Bei der Stadt Dortmund ist mittlerweile für die Unterbringung und Versorgung von Flüchtlingen nach dem Asylbewerberleistungsgesetz ein Eigenanteil von rund 37,6 Millionen Euro für das Jahr 2017 und rund 30,2 Millionen Euro für das Jahr 2018 angefallen.
Dieser Zustand ist nicht mehr hinnehmbar!
(Beifall von den GRÜNEN)
Das hätte ich gerne dem Minister hier persönlich gesagt. Allerdings ist er nicht zugegen. Denn er hat sein Amt als Flüchtlingsminister mit dem großen Versprechen angetreten, die Kommunen für ihre Aufgaben finanziell zu stärken. Passiert ist bislang nichts. Heute hat er noch nicht einmal ein Interesse an dieser Debatte. Das macht mich wirklich fassungslos.
(Beifall von den GRÜNEN – Vereinzelt Beifall von der SPD)
Wie oft haben wir in den letzten Jahren mit Anträgen, Anfragen und Haushaltsänderungen den Minister aufgefordert, die Kommunen, die so wertvolle und wichtige Arbeit leisten, endlich auskömmlich zu finanzieren? Aus unserer Sicht sind die Anhebung der FlüAG-Pauschale und die Übernahme der Kosten für Geduldete auch über drei Monate hinaus längst überfällig.
(Beifall von den GRÜNEN)
Das Einzige, was wir von Herrn Minister Stamp in dieser Sache zu hören bekommen, ist der Hinweis auf die rückläufigen FlüAG-Bestandszahlen und die damit einhergehenden rückläufigen Ausgabeentwicklungen.

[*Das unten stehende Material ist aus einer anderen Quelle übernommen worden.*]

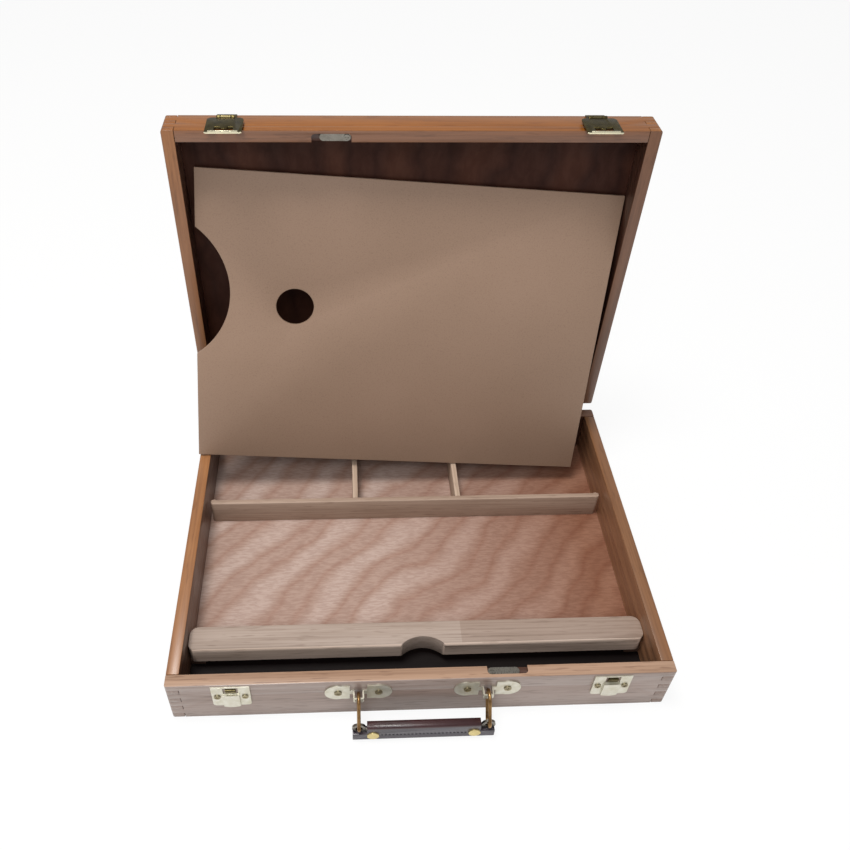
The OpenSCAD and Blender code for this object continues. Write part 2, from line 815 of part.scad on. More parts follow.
// One plate: two round lobes joined by a narrow bridge that is bent out from the wall
module handle_plate(x) {
    lobe_x = staple_w / 2 - lobe_r;
    half = bridge_in / 2 + bridge_t;
    color(brass) translate([x, front_y, handle_z]) difference() {
        union() {
            for (s = [-1, 1]) rotate([90, 0, 0]) linear_extrude(staple_t) {
                translate([s * lobe_x, 0]) circle(lobe_r);
                translate([s > 0 ? half + 2.5 : -lobe_x, -lobe_r + 0.6]) square([lobe_x - half - 2.5, staple_h - 1.2]);
                translate([s > 0 ? bridge_in / 2 : -half - 3, -bridge_h / 2]) square([3 + bridge_t, bridge_h]);
            }
            translate([0, 0, -bridge_h / 2]) linear_extrude(bridge_h) bridge_profile();
        }
        for (t = [-1, 1]) translate([t * staple_screw_x, -staple_t, 0])
            out_of_front() screw_hole(screw_r, staple_t);
    }
}

// Seen from above: a square arch with rounded outer corners
module bridge_profile() {
    half = bridge_in / 2 + bridge_t;
    out = bridge_out + bridge_t / 2;
    difference() {
        union() {
            translate([-half, -out + 1.5]) square([2 * half, out - 1.5]);
            translate([-half + 1.5, -out]) square([2 * half - 3, out]);
            for (s = [-1, 1]) translate([s * (half - 1.5), -out + 1.5]) circle(1.5);
        }
        translate([-bridge_in / 2, -out + bridge_t]) square([bridge_in, out]);
    }
}

module handle_plate_left() { handle_plate(-handle_x); }
module handle_plate_right() { handle_plate(handle_x); }

module handle_plate_screws() {
    for (s = [-1, 1], t = [-1, 1]) color(brass)
        translate([s * handle_x + t * staple_screw_x, front_y - staple_t, handle_z])
            out_of_front() screw(screw_head_r, screw_head_h, screw_r, screw_len);
}

// Wire ring drawn flat round the bridge at the origin: a round top, two legs, small lower bends
module ring_wire() {
    bend_x = ring_half_w - ring_corner_r;
    bend_y = -ring_reach + ring_corner_r;
    top_y = ring_top - ring_half_w;
    translate([0, top_y, 0]) rotate_extrude(angle = 180) translate([ring_half_w, 0]) circle(wire_r);
    translate([-bend_x, -ring_reach, 0]) rotate([0, 90, 0]) cylinder(h = 2 * bend_x, r = wire_r);
    for (s = [0, 1]) mirror([s, 0, 0]) {
        translate([bend_x, bend_y, 0]) rotate([0, 0, -90])
            rotate_extrude(angle = 90) translate([ring_corner_r, 0]) circle(wire_r);
        translate([ring_half_w, bend_y, 0]) rotate([-90, 0, 0]) cylinder(h = top_y - bend_y, r = wire_r);
    }
}

// Ring hooked round the bridge, leaning out and down to the grip
module handle_ring(x) {
    color(brass) translate([x, pivot_y, handle_z]) rotate([-ring_tilt, 0, 0]) rotate([90, 0, 90]) ring_wire();
}

module handle_ring_left() { handle_ring(-handle_x); }
module handle_ring_right() { handle_ring(handle_x); }

// Front view of the grip, with the two upper corners cut away round the eyes
module grip_outline() {
    floor_z = eye_z - notch_drop - grip_z;
    r = 3;
    difference() {
        union() {
            translate([-grip_len / 2 + r, 0]) square([grip_len - 2 * r, grip_h]);
            translate([-grip_len / 2, r]) square([grip_len, grip_h - 2 * r]);
            for (s = [-1, 1]) translate([s * (grip_len / 2 - r), r]) circle(r);
        }
        for (s = [0, 1]) mirror([s, 0])
            translate([handle_x - eye_notch, floor_z]) square([grip_len, grip_h]);
    }
}

// The steel strip inside the leather, ending in two drilled eyes
module core_solid(grow) {
    translate([-handle_x, -core_t / 2 - grow, eye_z - core_h])
        cube([2 * handle_x, core_t + 2 * grow, core_h - 2.6]);
    for (s = [-1, 1]) translate([s * handle_x, core_t / 2 + grow, eye_z])
        rotate([90, 0, 0]) cylinder(h = core_t + 2 * grow, r = eye_r + grow);
}

module grip_core() {
    color(steel) translate([0, grip_y, 0]) difference() {
        core_solid(0);
        for (s = [-1, 1]) translate([s * handle_x, core_t, eye_z])
            rotate([90, 0, 0]) cylinder(h = 2 * core_t, r = eye_hole_r);
        for (s = [-1, 1]) translate([s * rivet_x, core_t, rivet_z])
            rotate([90, 0, 0]) cylinder(h = 2 * core_t, r = rivet_pin_r + screw_play);
    }
}

module grip_leather() {
    color(leather) translate([0, grip_y, 0]) difference() {
        intersection() {
            translate([0, grip_t / 2, grip_z]) rotate([90, 0, 0]) linear_extrude(grip_t) grip_outline();
            translate([-grip_len / 2, -grip_t / 2, grip_z]) rotate([90, 0, 90]) linear_extrude(grip_len) {
                translate([grip_r, 0]) square([grip_t - 2 * grip_r, grip_h]);
                translate([0, grip_r]) square([grip_t, grip_h - 2 * grip_r]);
                for (cy = [grip_r, grip_t - grip_r], cz = [grip_r, grip_h - grip_r])
                    translate([cy, cz]) circle(grip_r);
            }
        }
        core_solid(0.05);
        for (s = [-1, 1]) translate([s * rivet_x, grip_t, rivet_z])
            rotate([90, 0, 0]) cylinder(h = 2 * grip_t, r = rivet_pin_r + screw_play);
    }
}

// Two rivets through leather and core, headed on both sides
module grip_rivets() {
    for (s = [-1, 1]) color(brass) translate([s * rivet_x, grip_y, rivet_z]) rotate([90, 0, 0]) {
        translate([0, 0, -grip_t / 2]) cylinder(h = grip_t, r = rivet_pin_r);
        for (m = [0, 1]) mirror([0, 0, m]) translate([0, 0, grip_t / 2]) cylinder(h = rivet_h, r = rivet_r);
    }
}

// The loose palette, drawn upright and then leaned into the lid
module palette() {
    crescent_r = (crescent_h * crescent_h / 4 + crescent_d * crescent_d) / (2 * crescent_d);
    color(hardboard) translate([palette_x, palette_foot_y, palette_z])
        rotate([0, 0, palette_yaw]) rotate([-palette_tilt, 0, 0]) rotate([0, palette_roll, 0])
            translate([0, palette_t, 0]) rotate([90, 0, 0]) linear_extrude(palette_t) difference() {
                square([palette_w, palette_h]);
                translate([thumb_x, thumb_y]) circle(d = thumb_d);
                translate([crescent_d - crescent_r, crescent_y]) circle(crescent_r, $fn = 160);
            }
}

base_front_wall();
base_back_wall();
base_left_wall();
base_right_wall();
base_floor();
long_partition();
divider_left();
divider_right();
front_bar();
bar_blocks();
base_leaf_left();
base_leaf_right();
hinge_pins();
base_leaf_screws();
handle_plate_left();
handle_plate_right();
handle_plate_screws();
catch_plate_left();
catch_plate_right();
catch_hook_left();
catch_hook_right();
catch_screws();
base_button();
base_button_screw();
lid_front_wall();
lid_back_wall();
lid_left_wall();
lid_right_wall();
lid_panel();
lid_leaf_left();
lid_leaf_right();
lid_leaf_screws();
hasp_plate_left();
hasp_plate_right();
hasp_screws();
hasp_pins();
hasp_flap_left();
hasp_flap_right();
lid_button();
lid_button_screw();
handle_ring_left();
handle_ring_right();
grip_leather();
grip_core();
grip_rivets();
palette();
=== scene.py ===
import json
import math
import bmesh
import bpy
from mathutils import Matrix, Vector


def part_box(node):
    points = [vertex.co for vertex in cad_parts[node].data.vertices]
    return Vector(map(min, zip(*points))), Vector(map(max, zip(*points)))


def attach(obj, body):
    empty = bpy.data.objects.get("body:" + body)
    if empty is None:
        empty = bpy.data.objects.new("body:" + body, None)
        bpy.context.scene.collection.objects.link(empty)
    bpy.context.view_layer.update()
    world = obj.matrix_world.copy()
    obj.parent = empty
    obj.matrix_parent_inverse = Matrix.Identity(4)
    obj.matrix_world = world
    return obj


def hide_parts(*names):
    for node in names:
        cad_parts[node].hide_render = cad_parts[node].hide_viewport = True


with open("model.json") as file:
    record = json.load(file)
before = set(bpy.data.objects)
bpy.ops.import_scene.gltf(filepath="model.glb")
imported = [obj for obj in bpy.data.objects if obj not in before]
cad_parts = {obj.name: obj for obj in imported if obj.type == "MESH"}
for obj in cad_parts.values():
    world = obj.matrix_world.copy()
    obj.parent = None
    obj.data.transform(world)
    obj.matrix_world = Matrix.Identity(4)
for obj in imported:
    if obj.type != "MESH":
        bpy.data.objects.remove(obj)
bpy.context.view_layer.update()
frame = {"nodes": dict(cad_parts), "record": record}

mm = 0.001

# The camera stands where the fitted photograph was taken from: close, high and a little to the left.
# Its focal length and centre are in the picture's pixels, and the shift brings the centre to its place.
picture_width = 850.0
focal_length = 834.8
centre_across = 382.8
centre_down = 403.2
film_width = 36.0
camera_place = (-0.0592, -0.4737, 0.6461)


def in_scene(name, data):
    thing = bpy.data.objects.new(name, data)
    bpy.context.scene.collection.objects.link(thing)
    return thing


camera_data = bpy.data.cameras.new("camera")
camera_data.sensor_width = film_width
camera_data.lens = focal_length / picture_width * film_width
camera_data.shift_x = (picture_width / 2 - centre_across) / picture_width
camera_data.shift_y = (centre_down - picture_width / 2) / picture_width
camera_data.clip_start = 0.01
camera = in_scene("camera", camera_data)
camera_right = Vector((0.9988, -0.0432, 0.0218)).normalized()
camera_back = Vector((-0.0464, -0.7286, 0.6833)).normalized()
camera_up = camera_back.cross(camera_right).normalized()
camera_right = camera_up.cross(camera_back)
camera_turn = Matrix((camera_right, camera_up, camera_back)).transposed().to_4x4()
camera.matrix_world = Matrix.Translation(camera_place) @ camera_turn
bpy.context.scene.camera = camera
bpy.context.scene.view_settings.view_transform = "Standard"


# The case boards are beech, sawn along the grain, finger jointed at the corners and varnished. Each one
# is a softened copy of its solid, with the sharp edges eased as sandpaper leaves them. Each face of a
# board carries a tone of painted light and shade for the way light falls on it; the end grain is darker.
def new_material(name):
    material = bpy.data.materials.new(name)
    material.use_nodes = True
    tree = material.node_tree
    tree.nodes.clear()
    shader = tree.nodes.new("ShaderNodeBsdfPrincipled")
    output = tree.nodes.new("ShaderNodeOutputMaterial")
    tree.links.new(shader.outputs["BSDF"], output.inputs["Surface"])
    return material, tree, shader


def place_pattern(tree, scale, turn=(0, 0, 0), shift=(0, 0, 0)):
    where = tree.nodes.new("ShaderNodeTexCoord")
    mapping = tree.nodes.new("ShaderNodeMapping")
    mapping.inputs["Scale"].default_value = scale
    mapping.inputs["Rotation"].default_value = [math.radians(a) for a in turn]
    mapping.inputs["Location"].default_value = shift
    tree.links.new(where.outputs["Object"], mapping.inputs["Vector"])
    return mapping.outputs["Vector"]


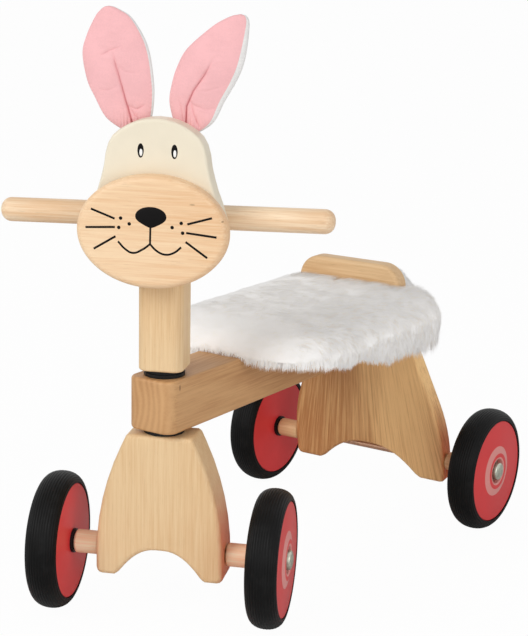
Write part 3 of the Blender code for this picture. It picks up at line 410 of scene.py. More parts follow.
def only(piece):
    """Leaves one object selected and active."""
    bpy.ops.object.select_all(action="DESELECT")
    piece.select_set(True)
    bpy.context.view_layer.objects.active = piece


def edit(piece, *steps):
    """Runs edit-mode steps on everything in the piece."""
    only(piece)
    bpy.ops.object.mode_set(mode="EDIT")
    bpy.ops.mesh.select_all(action="SELECT")
    for step in steps:
        step()
    bpy.ops.object.mode_set(mode="OBJECT")


def apply_modifiers(piece):
    only(piece)
    for step in list(piece.modifiers):
        bpy.ops.object.modifier_apply(modifier=step.name)


def smooth(piece, angle=35.0):
    only(piece)
    bpy.ops.object.shade_smooth_by_angle(angle=math.radians(angle))


def weigh_normals(piece):
    step = piece.modifiers.new("weighted", "WEIGHTED_NORMAL")
    step.keep_sharp = True
    apply_modifiers(piece)


def rounded(piece, width, segments):
    """Rounds every sharp edge of a piece and shades it smooth, with its faces flat."""
    step = piece.modifiers.new("rounded", "BEVEL")
    step.width = width
    step.segments = segments
    step.limit_method = "ANGLE"
    step.angle_limit = math.radians(50)
    apply_modifiers(piece)
    smooth(piece)
    weigh_normals(piece)
    return piece


def started(add, **settings):
    """What one of Blender's add operators makes, with nothing else selected."""
    bpy.ops.object.select_all(action="DESELECT")
    add(**settings)
    return bpy.context.active_object


def linked(name, data):
    """A new object in the scene."""
    piece = bpy.data.objects.new(name, data)
    bpy.context.scene.collection.objects.link(piece)
    return piece


def settle(piece, name, body, surface, replaced=(), matrix=None):
    """Puts a finished piece in the toy's frame, gives it its finish and lets it ride on its body."""
    piece.name = name
    piece.data.name = name
    if matrix is not None:
        piece.matrix_world = matrix @ piece.matrix_world
    only(piece)
    bpy.ops.object.transform_apply()
    if surface:
        piece.data.materials.clear()
        piece.data.materials.append(surface)
    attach(piece, body)
    if replaced:
        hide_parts(*replaced)
    return piece


def new_piece(name, points, faces, edges=()):
    mesh = bpy.data.meshes.new(name)
    mesh.from_pydata(points, edges, faces)
    return linked(name, mesh)


def merged_copy(node, name):
    """A copy of a CAD node with its loose triangles joined."""
    piece = linked(name, NODES[node].data.copy())
    edit(piece, lambda: bpy.ops.mesh.remove_doubles(threshold=0.00001))
    return piece


def board_copy(node):
    """A copy of a CAD board with its edges shaded round and its faces flat."""
    piece = merged_copy(node, node + "_board")
    edit(piece, lambda: bpy.ops.mesh.normals_make_consistent(inside=False))
    smooth(piece, 40.0)
    weigh_normals(piece)
    return piece


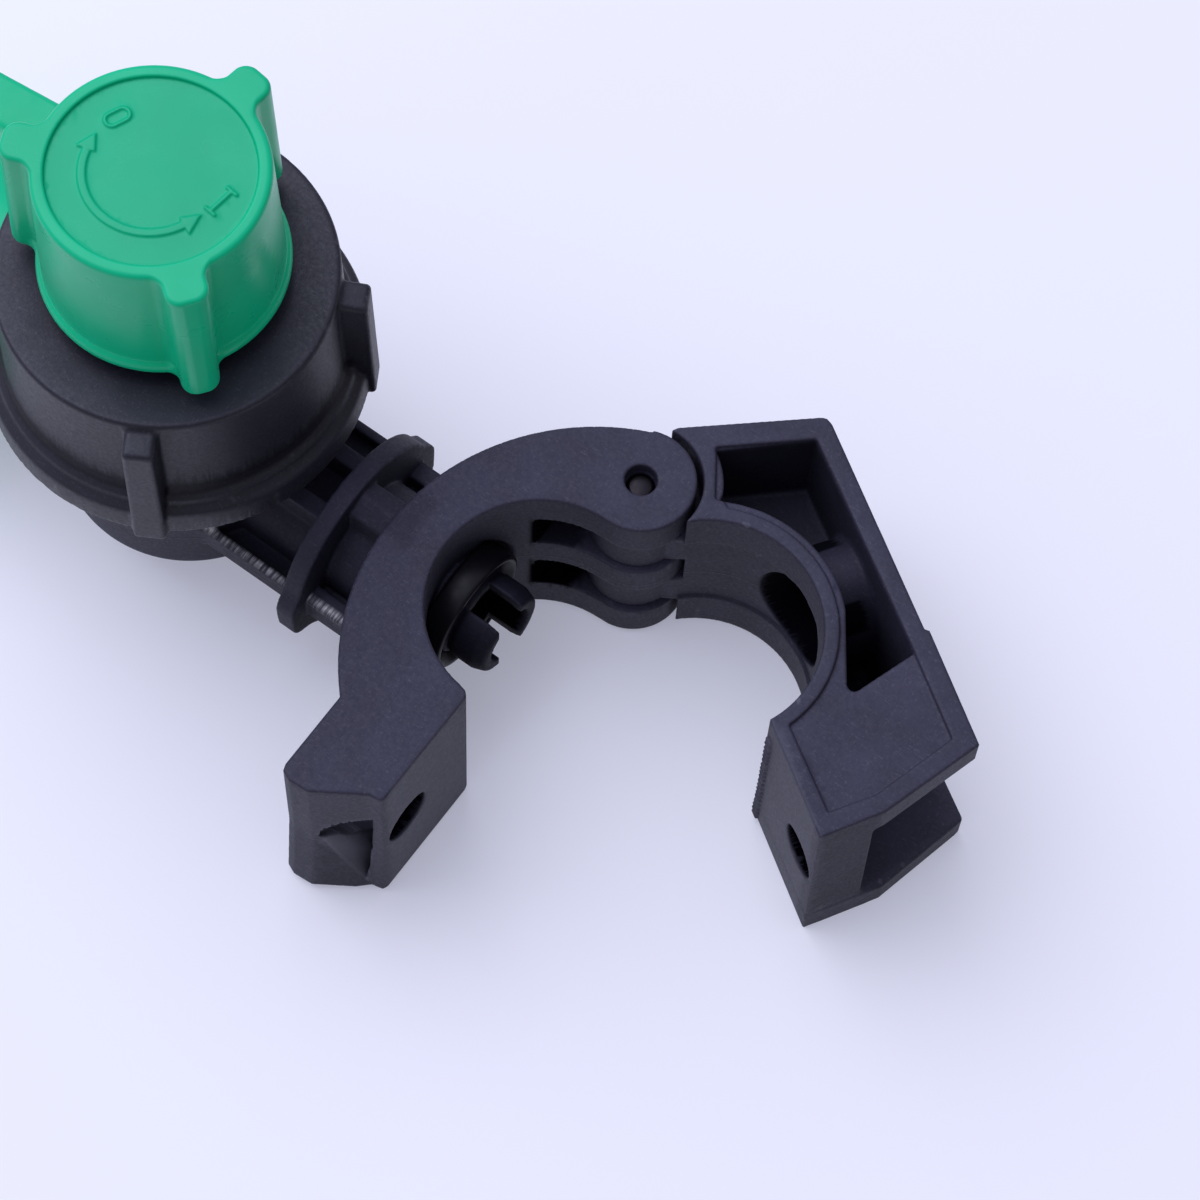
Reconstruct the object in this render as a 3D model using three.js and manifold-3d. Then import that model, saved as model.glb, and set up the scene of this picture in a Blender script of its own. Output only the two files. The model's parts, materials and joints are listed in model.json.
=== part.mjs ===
// Boom sprayer nozzle body: a hinged pipe clamp, a diaphragm check valve with a shut-off knob,
// and a bayonet nozzle cap with its strainer and spray tip. Millimetres, +Z up.
// The clamped pipe lies along Z, the flow runs from the pipe towards -X, and the valve stands on +Z.
// The clamp is drawn open, with no bolt in it, and the body lies on its side.

import * as THREE from 'three';
import { mergeVertices } from 'three/addons/utils/BufferGeometryUtils.js';
import Module from 'manifold-3d';

const wasm = await Module();
wasm.setup();

// ---------------------------------------------------------------- driving dimensions

const GAP = 0.3;                   // clearance left between pieces that touch
const RUN = 0.06;                  // radial clearance of a shaft in its hole
const ARC_STEP = 9;                // degrees between the points of a round edge

// Clamp
const WIDTH = 27;                  // of both jaws, along the pipe
const BORE_R = 12;                 // radius the jaws are moulded to, which nip a 25 mm pipe
const BORE_X = -0.68;              // centre of the fixed half bore, and its mating face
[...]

Dabei blendet er vollständig aus, dass die Zahlen der Geduldeten in den Kommunen stetig steigen. Laut aktuellem Quartalsbericht „Asylsystem“ hat sich die Zahl der Geduldeten in NRW auf 64.860 Personen erhöht. Zum Vergleich: Im zweiten Quartal 2020 waren es noch 62.300.
Unsere Städte und Gemeinden werden also nach wie vor bei der Versorgung und Unterbringung von Geduldeten über die ersten drei Monate hinaus komplett alleine gelassen. Auch mit dem Haushaltsentwurf für 2021 – das haben wir auch in den Debatten gestern noch einmal erörtert – ändert sich an diesem unhaltbaren Zustand nichts.
Ich fasse also zusammen: Herr Minister Stamp und die schwarz-gelbe Landesregierung verharren weiter in Untätigkeit und lassen die Kommunen im Regen stehen.
(Minister Prof. Dr. Andreas Pinkwart und Minister Karl-Josef Laumann betreten den Plenarsaal.)
Die lang versprochene Anpassung der FlüAG-Pauschale bleibt weiterhin aus, obwohl ein sehr guter gemeinsamer Vorschlag der kommunalen Spitzenverbände vorliegt.
Orientiert an diesen Vorschlägen haben wir nun die Initiative ergriffen und einen Gesetzentwurf zur längst überfälligen Änderung der FlüAG-Pauschale vorgelegt.
Ich freue mich auf die weitere Beratung dazu im Austausch, dann hoffentlich auch mit dem zuständigen Minister. – Vielen Dank.